Is there a way to use the native tf Attention layer with keras Sequential API?

I'm looking to use this particular class. I have found custom implementations such as this one. What I'm truly looking for is the use of this particular class with the Sequential API

Here's a code example of what I'm looking for

model = tf.keras.models.Sequential()

model.add(tf.keras.layers.Embedding(vocab_length,
                          EMBEDDING_DIM, input_length=MAX_SEQUENCE_LENGTH,
                          weights=[embedding_matrix], trainable=False))

model.add(tf.keras.layers.Dropout(0.3))

model.add(tf.keras.layers.Conv1D(64, 5, activation='relu'))
model.add(tf.keras.layers.MaxPooling1D(pool_size=4))

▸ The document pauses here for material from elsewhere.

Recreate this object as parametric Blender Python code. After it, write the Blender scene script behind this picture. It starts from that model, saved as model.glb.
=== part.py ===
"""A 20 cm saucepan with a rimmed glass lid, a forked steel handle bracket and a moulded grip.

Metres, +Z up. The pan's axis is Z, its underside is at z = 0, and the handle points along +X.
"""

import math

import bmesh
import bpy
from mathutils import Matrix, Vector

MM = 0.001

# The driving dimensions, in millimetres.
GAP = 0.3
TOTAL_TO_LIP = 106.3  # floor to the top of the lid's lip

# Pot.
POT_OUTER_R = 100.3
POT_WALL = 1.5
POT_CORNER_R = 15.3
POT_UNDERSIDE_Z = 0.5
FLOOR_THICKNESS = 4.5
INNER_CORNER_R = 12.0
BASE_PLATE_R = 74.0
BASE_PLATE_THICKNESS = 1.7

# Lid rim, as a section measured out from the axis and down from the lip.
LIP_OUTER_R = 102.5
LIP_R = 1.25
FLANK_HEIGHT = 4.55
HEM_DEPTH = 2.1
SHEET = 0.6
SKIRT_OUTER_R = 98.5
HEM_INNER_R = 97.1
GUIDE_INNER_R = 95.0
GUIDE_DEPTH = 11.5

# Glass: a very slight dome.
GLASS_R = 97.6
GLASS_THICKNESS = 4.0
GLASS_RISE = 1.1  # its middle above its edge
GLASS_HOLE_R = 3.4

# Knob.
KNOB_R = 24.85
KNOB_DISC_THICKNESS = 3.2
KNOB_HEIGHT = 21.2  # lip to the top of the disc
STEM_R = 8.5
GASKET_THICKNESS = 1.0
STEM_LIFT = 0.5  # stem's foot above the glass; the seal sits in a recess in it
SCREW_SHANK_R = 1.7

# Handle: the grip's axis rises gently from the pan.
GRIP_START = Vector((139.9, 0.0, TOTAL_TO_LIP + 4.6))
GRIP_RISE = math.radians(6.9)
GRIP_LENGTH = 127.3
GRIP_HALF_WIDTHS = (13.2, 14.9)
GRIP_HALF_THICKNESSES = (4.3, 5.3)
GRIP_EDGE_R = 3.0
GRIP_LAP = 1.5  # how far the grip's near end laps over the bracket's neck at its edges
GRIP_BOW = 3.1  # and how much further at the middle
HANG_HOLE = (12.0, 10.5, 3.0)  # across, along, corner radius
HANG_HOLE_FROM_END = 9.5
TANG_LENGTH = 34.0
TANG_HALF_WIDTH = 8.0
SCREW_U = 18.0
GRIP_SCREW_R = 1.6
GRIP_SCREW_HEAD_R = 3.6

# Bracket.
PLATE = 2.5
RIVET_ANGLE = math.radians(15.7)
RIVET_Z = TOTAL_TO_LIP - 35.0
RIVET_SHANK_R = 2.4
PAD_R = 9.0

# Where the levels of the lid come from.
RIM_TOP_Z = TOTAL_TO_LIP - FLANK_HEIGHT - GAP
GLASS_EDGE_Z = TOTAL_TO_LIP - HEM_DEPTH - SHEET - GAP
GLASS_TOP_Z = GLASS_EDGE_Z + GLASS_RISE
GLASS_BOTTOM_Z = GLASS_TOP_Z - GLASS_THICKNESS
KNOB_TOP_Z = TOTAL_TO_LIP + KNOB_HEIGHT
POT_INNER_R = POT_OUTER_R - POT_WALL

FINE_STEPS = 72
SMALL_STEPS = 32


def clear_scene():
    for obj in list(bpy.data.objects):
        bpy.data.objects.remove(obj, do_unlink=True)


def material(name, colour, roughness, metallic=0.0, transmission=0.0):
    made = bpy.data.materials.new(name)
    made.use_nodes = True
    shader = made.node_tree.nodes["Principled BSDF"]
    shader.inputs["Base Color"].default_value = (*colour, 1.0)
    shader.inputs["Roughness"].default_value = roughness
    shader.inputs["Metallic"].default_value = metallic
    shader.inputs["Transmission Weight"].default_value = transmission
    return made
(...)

model.add(tf.keras.layers.CuDNNLSTM(100))
model.add(tf.keras.layers.Dropout(0.4))

model.add(tf.keras.layers.Attention()) # Doesn't work this way

model.add(tf.keras.layers.Dense(1, activation='sigmoid'))
alift
  • 1,855
  • 2
  • 13
  • 28
Wajd Meskini
  • 94
  • 1
  • 6
  • 2
    I implemented an attention layer for Keras (found [here](https://github.com/thushv89/attention_keras)). I've only tested this for seq2seq models. But should be able to get it working for your model (probably with some minimal changes). – thushv89 Dec 12 '19 at 22:15
  • Thank you thrushv89. But I'm not quite sure your link uses the Sequential API, I think it uses the Functional API, but I'm a bit of a beginner so I might be wrong – Wajd Meskini Dec 13 '19 at 06:53
  • 1
    You are correct to a certain extent. I am not using the Sequential API. So if this is what you're after probably my code won't help. I am using the SubClassing API to create the layer. I am using the functional API to demonstrate the model with the AttentionLayer. – thushv89 Dec 13 '19 at 10:01

1 Answers1

0

I ended up using a custom class I found on this repository by tsterbak. It's the AttentionWeightedAverage class. It is compatible with the Sequential API Here's my model for reference :

model = Sequential()

model.add(Embedding(input_dim=vocab_length,
                    output_dim=EMBEDDING_DIM, input_length=MAX_SEQUENCE_LENGTH,
                    weights=[embedding_matrix], trainable=False))
model.add(Conv1D(64, 5, activation='relu'))
model.add(MaxPooling1D(pool_size=4))

model.add(Bidirectional(GRU(100, return_sequences=True)))

model.add(AttentionWeightedAverage())
model.add(Dense(1, activation='sigmoid'))

model.compile(loss='binary_crossentropy', optimizer="adam", metrics=['accuracy'])

Note that it's what is called "soft attention" or "attention with weighted average", as described in "Show, Attend and Tell: Neural Image Caption Generation with Visual Attention". The details are more understandable here

Wajd Meskini
  • 94
  • 1
  • 6